Tim: This is a great song.

Tom: It’s not a Snow Patrol cover, is it? No? Good.

Tim: Sadly, though, it seems it’s not particularly Melodifestivalen-friendly, coming as it did last in the (admittedly very strong) fourth heat.

Tim: As I said, great song (studio version on his website), and quite possibly future hit single.

Tom: It really is!

Tim: But, problem: the act on stage just didn’t really click for me, at all. He didn’t seem to know (or even care) what was going on around him, the smoke and the screen visualisation just seemed entirely generic*, and the floor dancers/backing singers were just going through the motions during the chorus, and doing nothing at all during the second verse.

* The fact that the concentric circles during the first verse didn’t appear at the same frequency as the beats also annoyed me, but that’s just because I’m like that.

Tom: And if we’re being cruel, he hit more than his fair share of bum notes in there – in particular during the run up to the key change. Now, I realise that I couldn’t hit a single note if I was up there myself – but then again I’m not trying to represent my country in Eurovision.

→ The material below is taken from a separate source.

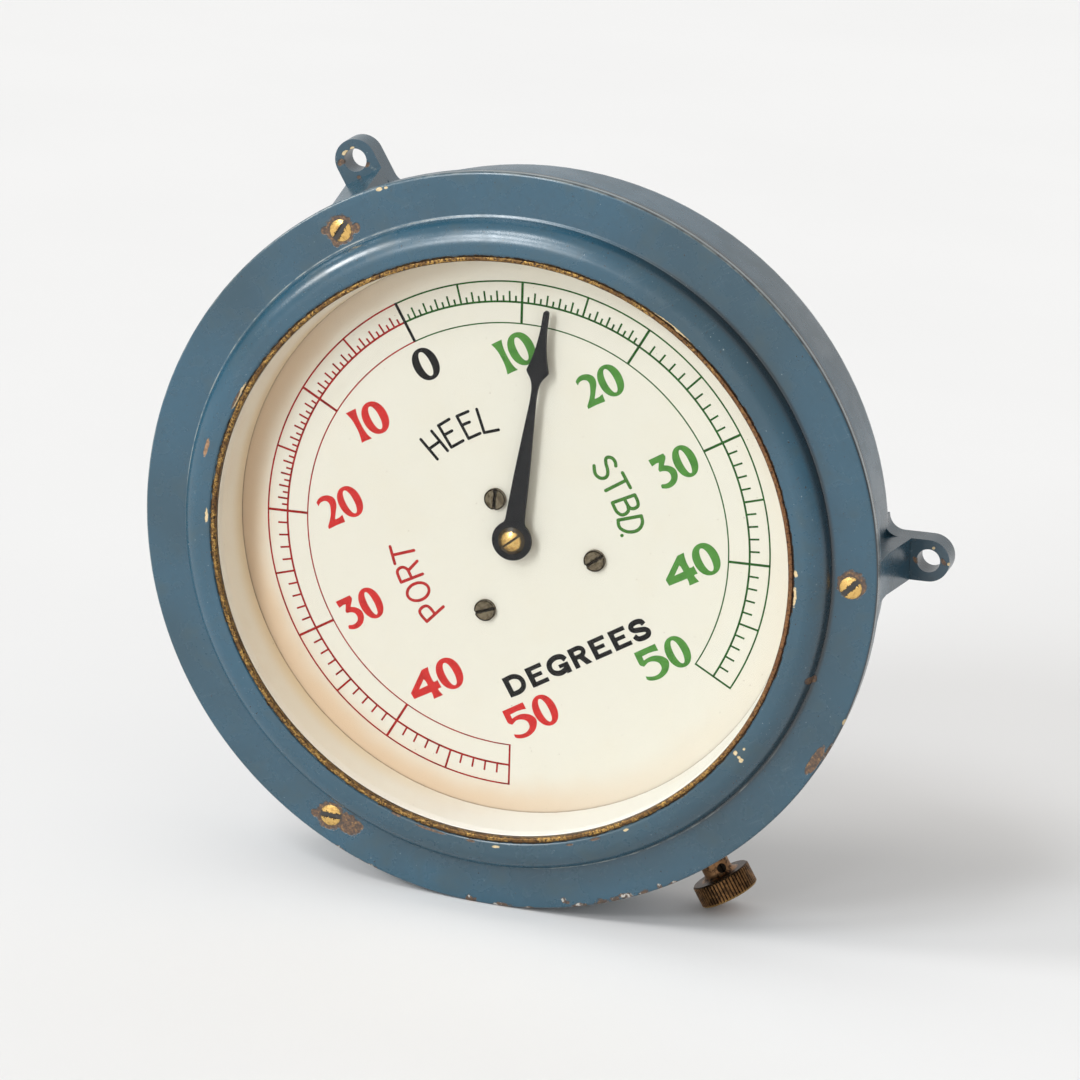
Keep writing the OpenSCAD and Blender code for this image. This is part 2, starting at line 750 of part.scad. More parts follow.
module set_screw_view() {
    lock_view() rotate([0, 0, 90 - set_screw_turn]) translate([0, 0, set_screw_at])
        rotate([0, 90, 0]) children();
}

module lock_knob() color(bronze_tone) difference() {
    lock_view() {
        translate([0, 0, knob_face]) intersection() {
            linear_extrude(knob_height) polygon([
                for (i = [0:knurl_count - 1], k = [0:3])
                    let (
                        a = 360 / knurl_count * (i + [-0.27, 0.27, 0.42, 0.58][k]),
                        r = knob_diameter / 2 - (k > 1 ? knurl_depth : 0)
                    ) r * [cos(a), sin(a)]
            ]);
            rotate_extrude() polygon([
                [0, 0], [knob_diameter / 2 - knob_chamfer, 0], [knob_diameter / 2 + 0.1, knob_chamfer + 0.1],
                [knob_diameter / 2 + 0.1, knob_height - knob_chamfer - 0.1],
                [knob_diameter / 2 - knob_chamfer, knob_height], [0, knob_height]
            ]);
        }
        rotate_extrude() difference() {
            translate([0, neck_start])
                square([neck_diameter / 2 + neck_flare, knob_face + 0.5 - neck_start]);
            translate([neck_diameter / 2, neck_start - 1])
                square([neck_flare + 1, knob_face - neck_flare - neck_start + 1]);
            translate([neck_diameter / 2 + neck_flare, knob_face - neck_flare]) circle(r = neck_flare);
        }
    }
    lock_view() translate([0, 0, neck_start - 1])
        cylinder(r = spindle_diameter / 2 + fit, h = spindle_end - neck_start + 1);
    set_screw_view() cylinder(r = set_screw_radius, h = neck_diameter);
}

module knob_set_screw() color(steel_tone) set_screw_view() difference() {
    translate([0, 0, spindle_diameter / 2 + 0.1]) cylinder(r = set_screw_radius, h = set_screw_length);
    translate([-3, -0.3, spindle_diameter / 2 + 0.7]) cube([6, 0.6, 3]);
}

case_body();
bezel();
bezel_gasket();
bezel_screws();
glass();
glass_seal();
glass_retainer();
reflector_ring();
dial_plate();
dial_screws();
dial_posts();
front_plate();
back_plate();
pillars();
pillar_screws();
foot_screws();
front_bushes();
back_bushes();
stop_pins();
pendulum_arbor();
pendulum_collar();
pendulum_rod();
pendulum_hub();
hub_rivets();
sector_gear();
bob();
bob_screws();
pointer_arbor();
pinion();
pointer_boss();
pointer();
pointer_screw();
lock_bush();
bush_washer();
brake_shoe();
brake_pad();
lock_spindle();
lock_knob();
knob_set_screw();
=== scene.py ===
import math
import bmesh
import bpy
import numpy as np
from mathutils import Matrix, Vector
from mathutils.geometry import delaunay_2d_cdt


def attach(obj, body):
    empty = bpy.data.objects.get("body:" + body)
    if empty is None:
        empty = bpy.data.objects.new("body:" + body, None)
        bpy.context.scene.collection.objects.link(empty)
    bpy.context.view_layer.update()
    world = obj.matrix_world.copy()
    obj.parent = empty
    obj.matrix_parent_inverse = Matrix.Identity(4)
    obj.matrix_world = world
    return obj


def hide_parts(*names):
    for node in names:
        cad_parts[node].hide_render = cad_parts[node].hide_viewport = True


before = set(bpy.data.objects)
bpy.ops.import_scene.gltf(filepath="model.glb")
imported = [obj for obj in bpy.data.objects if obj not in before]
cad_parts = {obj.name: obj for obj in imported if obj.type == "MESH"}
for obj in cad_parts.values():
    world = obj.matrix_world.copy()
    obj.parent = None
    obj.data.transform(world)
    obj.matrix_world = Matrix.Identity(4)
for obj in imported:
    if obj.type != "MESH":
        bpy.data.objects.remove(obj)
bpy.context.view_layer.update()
mm = 0.001
print("frame loaded:", len(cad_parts), "nodes")

# the camera, as the photograph was taken
cameraView = {
    "place": (0.57492, -1.40211, 0.17339),
    "right": (0.84234513, 0.29051726, -0.45393215),
    "up": (0.38189038, 0.27256445, 0.88310155),
    "back": (0.38028201, -0.91722862, 0.11864759),
    "lens": 164.83,
    "sensor": 36.0,
}


def newObject(name, data):
    made = bpy.data.objects.new(name, data)
    bpy.context.scene.collection.objects.link(made)
    return made


def makeCamera(spec):
    data = bpy.data.cameras.new("photoCamera")
    data.sensor_width = spec["sensor"]
    data.lens = spec["lens"]
    data.clip_start, data.clip_end = 0.1, 40.0
    camera = newObject("photoCamera", data)
    turn = Matrix([spec["right"], spec["up"], spec["back"]]).transposed()
    camera.matrix_world = Matrix.Translation(spec["place"]) @ turn.to_4x4()
    bpy.context.scene.camera = camera


makeCamera(cameraView)
bpy.context.scene.view_settings.view_transform = "Standard"

# mm along the rim for each degree, where the rim's way round is used as a coordinate
rimScale = 2.0


# draws in a node tree: each method adds nodes and hands back what comes out
class Drawing:
    def __init__(self, tree):
        self.tree = tree

    # a value is a socket, a tone's name, a tone or a number
    def link(self, socket, value):
        if isinstance(value, str):
            value = tones[value]
        if isinstance(value, bpy.types.NodeSocket):
            self.tree.links.new(value, socket)
        elif isinstance(value, tuple) and socket.type == "RGBA":
            socket.default_value = (*value, 1.0)
        else:
            socket.default_value = value

    def add(self, kind, inputs=None, **settings):
        node = self.tree.nodes.new("ShaderNode" + kind)
        for key, value in settings.items():
            setattr(node, key, value)
        for socket, value in (inputs or {}).items():
            self.link(node.inputs[socket], value)
        return node

    # smooth step of a value from low to high
    def fade(self, value, low, high, bottom=0.0, top=1.0):
        inputs = {0: value, 1: low, 2: high, 3: bottom, 4: top}
        return self.add("MapRange", inputs, interpolation_type="SMOOTHSTEP").outputs[0]

    def tint(self, amount, under, over):
        return self.add("Mix", {0: amount, 6: under, 7: over}, data_type="RGBA").outputs[2]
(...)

Tim: The worst thing, though? The sheet dancers, or whatever they’re meant to be called —

Tom: “Aerial performers”, or possibly silk dancers.

Tim: Thank you — because really, what were they doing? They rolled down as they were meant to do for a triumphant end to the chorus, but then spent the next minute or so just dangling there, twirling around without much synchronicity, and at times flailing around, looking like they were desperately trying to find something to grab on to and steady themselves (2:10, I’m looking at you).

Tom: Which is a shame, because in the right hands it can be absolutely incredible. See, for example, Pink’s incredible performance at the 2010 Grammy Awards. And yes, she’s singing live.

Tim: But the main question: when first he sings ‘I [PAUSE]’ about forty seconds in, what is the song I want to sing? The line continues either ‘…don’t want to be a hero’ or ‘…I want to be a hero’. WHAT’S THE SONG TOM.

Tom: Oh, BLOODY HELL I don’t know. It’s some club track, I think. I can’t remember it. Readers, any ideas in the comments? Please?